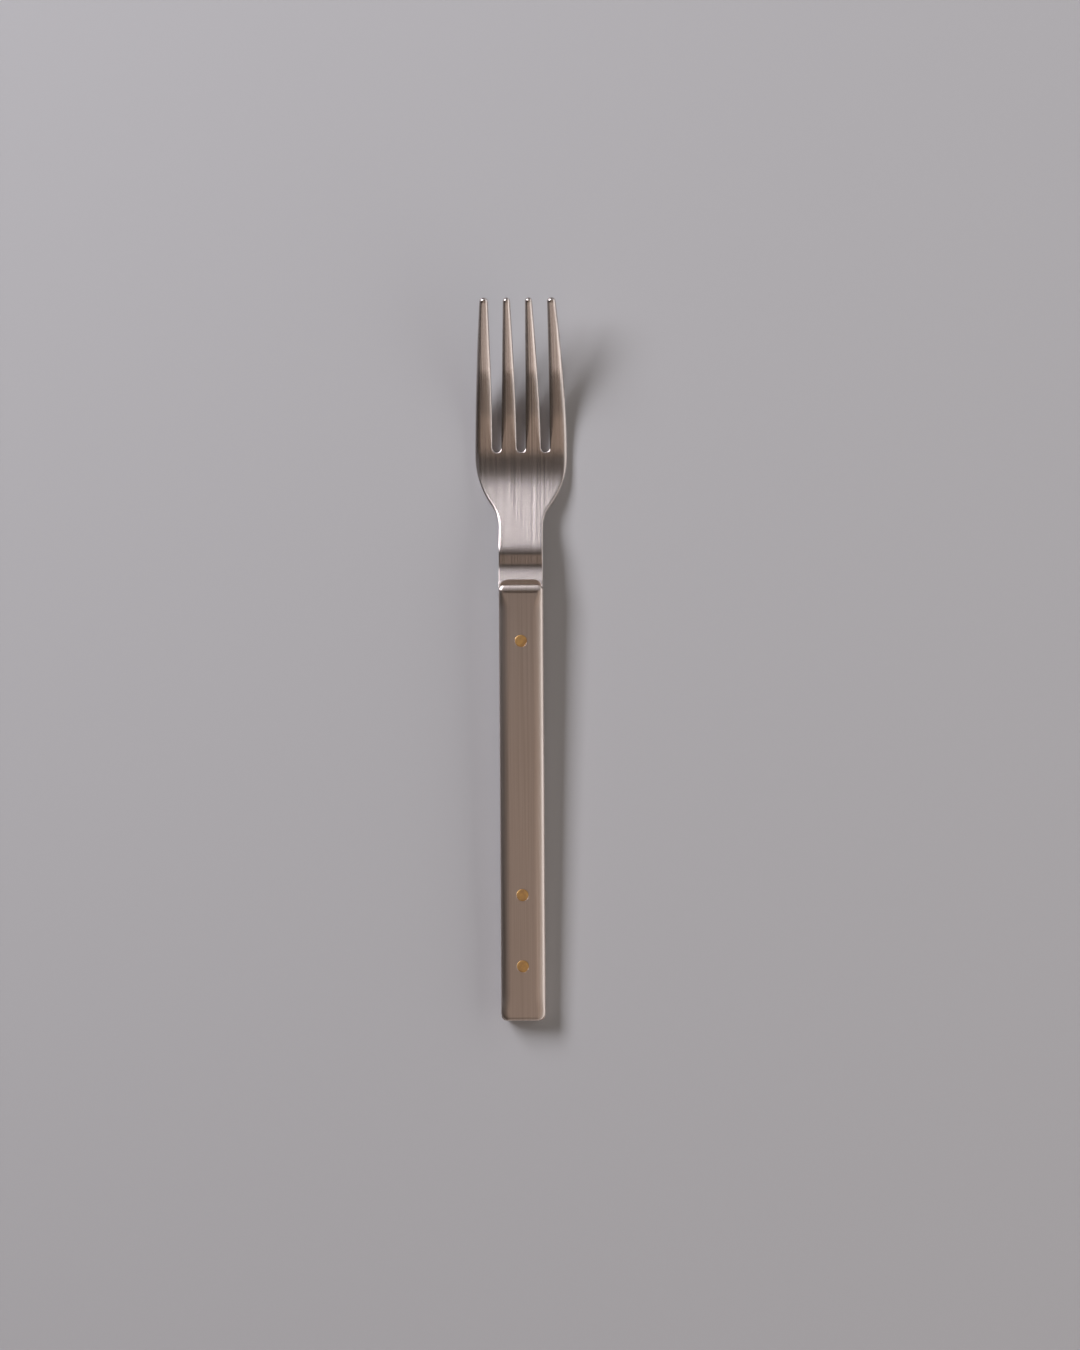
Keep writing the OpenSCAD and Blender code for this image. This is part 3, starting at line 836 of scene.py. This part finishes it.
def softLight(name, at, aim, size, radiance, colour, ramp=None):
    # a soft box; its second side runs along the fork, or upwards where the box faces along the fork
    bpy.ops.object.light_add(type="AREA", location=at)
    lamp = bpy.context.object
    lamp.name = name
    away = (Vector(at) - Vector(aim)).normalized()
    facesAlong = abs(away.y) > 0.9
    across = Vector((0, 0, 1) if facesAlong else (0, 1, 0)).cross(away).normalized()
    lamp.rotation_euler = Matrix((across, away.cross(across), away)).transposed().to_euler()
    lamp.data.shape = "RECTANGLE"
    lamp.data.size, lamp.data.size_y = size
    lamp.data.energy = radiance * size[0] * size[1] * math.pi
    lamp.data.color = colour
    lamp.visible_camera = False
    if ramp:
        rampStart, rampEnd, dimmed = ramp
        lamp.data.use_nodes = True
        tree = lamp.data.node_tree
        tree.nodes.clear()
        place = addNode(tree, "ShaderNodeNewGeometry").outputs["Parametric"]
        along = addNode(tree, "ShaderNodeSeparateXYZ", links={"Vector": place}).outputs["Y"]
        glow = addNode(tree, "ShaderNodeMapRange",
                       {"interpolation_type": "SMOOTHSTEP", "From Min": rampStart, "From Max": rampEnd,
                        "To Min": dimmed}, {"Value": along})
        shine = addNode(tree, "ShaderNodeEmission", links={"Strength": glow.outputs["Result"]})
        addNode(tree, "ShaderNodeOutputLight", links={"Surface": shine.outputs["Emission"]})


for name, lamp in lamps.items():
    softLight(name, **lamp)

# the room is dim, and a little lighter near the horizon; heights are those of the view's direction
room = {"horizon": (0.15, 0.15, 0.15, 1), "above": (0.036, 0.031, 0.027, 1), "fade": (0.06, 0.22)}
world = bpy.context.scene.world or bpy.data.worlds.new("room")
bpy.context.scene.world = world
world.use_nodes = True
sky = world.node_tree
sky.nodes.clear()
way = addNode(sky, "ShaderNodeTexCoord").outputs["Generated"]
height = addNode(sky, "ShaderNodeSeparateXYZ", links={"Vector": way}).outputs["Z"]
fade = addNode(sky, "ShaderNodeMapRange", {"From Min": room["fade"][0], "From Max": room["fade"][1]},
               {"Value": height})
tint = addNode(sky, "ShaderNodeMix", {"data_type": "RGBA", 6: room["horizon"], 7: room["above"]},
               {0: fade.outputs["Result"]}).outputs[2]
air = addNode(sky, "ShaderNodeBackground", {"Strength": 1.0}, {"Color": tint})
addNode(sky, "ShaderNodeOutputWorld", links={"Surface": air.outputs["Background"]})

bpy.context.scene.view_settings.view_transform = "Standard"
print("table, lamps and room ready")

* * * * * * *

=== Do this ===
Return the lines above exactly, keeping every word.

=== Solution for this task ===
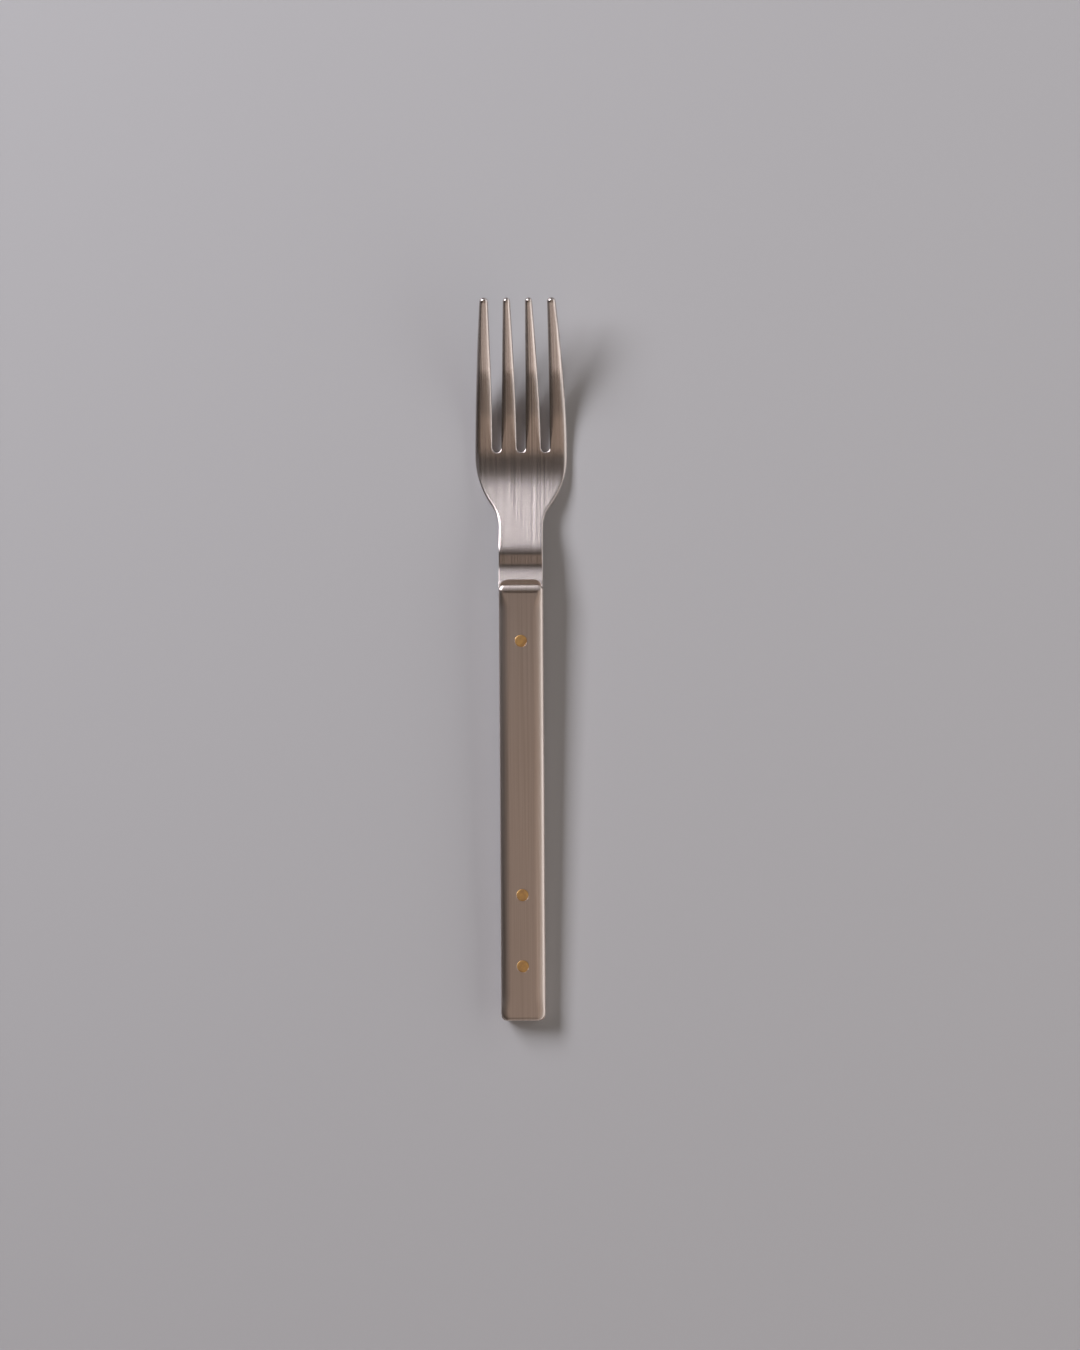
Keep writing the OpenSCAD and Blender code for this image. This is part 3, starting at line 836 of scene.py. This part finishes it.
def softLight(name, at, aim, size, radiance, colour, ramp=None):
    # a soft box; its second side runs along the fork, or upwards where the box faces along the fork
    bpy.ops.object.light_add(type="AREA", location=at)
    lamp = bpy.context.object
    lamp.name = name
    away = (Vector(at) - Vector(aim)).normalized()
    facesAlong = abs(away.y) > 0.9
    across = Vector((0, 0, 1) if facesAlong else (0, 1, 0)).cross(away).normalized()
    lamp.rotation_euler = Matrix((across, away.cross(across), away)).transposed().to_euler()
    lamp.data.shape = "RECTANGLE"
    lamp.data.size, lamp.data.size_y = size
    lamp.data.energy = radiance * size[0] * size[1] * math.pi
    lamp.data.color = colour
    lamp.visible_camera = False
    if ramp:
        rampStart, rampEnd, dimmed = ramp
        lamp.data.use_nodes = True
        tree = lamp.data.node_tree
        tree.nodes.clear()
        place = addNode(tree, "ShaderNodeNewGeometry").outputs["Parametric"]
        along = addNode(tree, "ShaderNodeSeparateXYZ", links={"Vector": place}).outputs["Y"]
        glow = addNode(tree, "ShaderNodeMapRange",
                       {"interpolation_type": "SMOOTHSTEP", "From Min": rampStart, "From Max": rampEnd,
                        "To Min": dimmed}, {"Value": along})
        shine = addNode(tree, "ShaderNodeEmission", links={"Strength": glow.outputs["Result"]})
        addNode(tree, "ShaderNodeOutputLight", links={"Surface": shine.outputs["Emission"]})


for name, lamp in lamps.items():
    softLight(name, **lamp)

# the room is dim, and a little lighter near the horizon; heights are those of the view's direction
room = {"horizon": (0.15, 0.15, 0.15, 1), "above": (0.036, 0.031, 0.027, 1), "fade": (0.06, 0.22)}
world = bpy.context.scene.world or bpy.data.worlds.new("room")
bpy.context.scene.world = world
world.use_nodes = True
sky = world.node_tree
sky.nodes.clear()
way = addNode(sky, "ShaderNodeTexCoord").outputs["Generated"]
height = addNode(sky, "ShaderNodeSeparateXYZ", links={"Vector": way}).outputs["Z"]
fade = addNode(sky, "ShaderNodeMapRange", {"From Min": room["fade"][0], "From Max": room["fade"][1]},
               {"Value": height})
tint = addNode(sky, "ShaderNodeMix", {"data_type": "RGBA", 6: room["horizon"], 7: room["above"]},
               {0: fade.outputs["Result"]}).outputs[2]
air = addNode(sky, "ShaderNodeBackground", {"Strength": 1.0}, {"Color": tint})
addNode(sky, "ShaderNodeOutputWorld", links={"Surface": air.outputs["Background"]})

bpy.context.scene.view_settings.view_transform = "Standard"
print("table, lamps and room ready")